DEM is compiling a roster of City personnel across all Departments who meet new baseline training and experience requirements for potential future mutual aid deployments. This roster is separate from existing public safety mutual aid plans and includes staff from sixteen City Departments. DEM is also compiling a roster of deployable City personnel who have additional credentials or subject matter expertise often requested during or immediately following a disaster.
Regional Coordination – Public Outreach
DEM and DPH collaborated with the Bay Area Air Quality Management District, Association of Bay Area Health Officers, Regional Joint Information System, and the Bay Area Urban Areas Security Initiative to determine coordinated and standardized health messaging across Bay Area counties. The communications toolkit, to be finalized and approved by regional partners, includes guidelines for communicating with hard-to-reach populations, such as people with access and functional needs, including people with disabilities, older adults, immigrant populations and people with limited English proficiency. Once finalized, the toolkit will be translated into all threshold languages in the Bay Area.

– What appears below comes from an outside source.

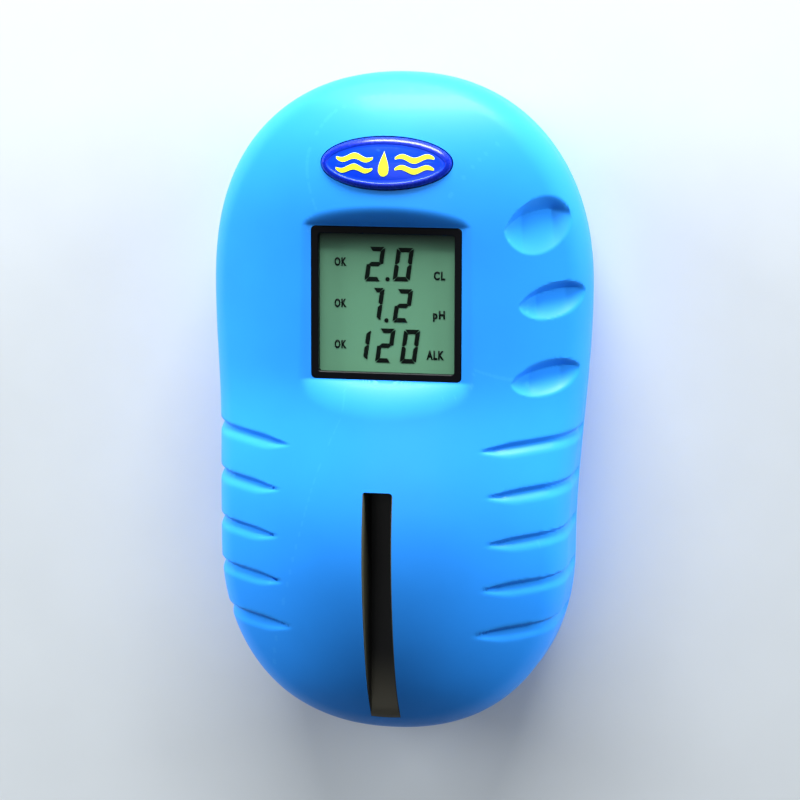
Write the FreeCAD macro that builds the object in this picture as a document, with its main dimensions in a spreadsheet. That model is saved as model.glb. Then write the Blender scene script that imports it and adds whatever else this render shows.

The Memo from the City Administrator’s Office, DEM, and DPH also identifies immediate, short- and long-term steps to further plan for and mitigate poor air quality and extreme weather events. Resources have been identified to conduct additional technical analysis on existing facilities to determine the appropriate level of investment in those facilities. In addition, the City has identified funding to facilitate the deployment of portable air filtration and cooling units.
The City will address any potential service gaps caused by poor air quality and extreme weather events by collaborating with community-based and non-profit organizations that serve and are trusted by vulnerable populations. Mother Brown’s Dining Room is one example of how community centers can provide heat relief to vulnerable populations in San Francisco. Mother Brown’s is a homeless shelter in the Bayview that participated in the City’s Resilient Bayview Heat and Poor Air Quality Resilience Program. With the City’s assistance, they secured grant funding from The San Francisco Foundation for an air conditioning unit and solar-powered generator, and during the most recent heat wave were able to provide heat relief for 60 homeless individuals.
A more complete list of next steps is included in the Memo submitted to Mayor Breed. DEM, DPH, the City Administrator’s Office, and City agencies are working to implement the identified actions.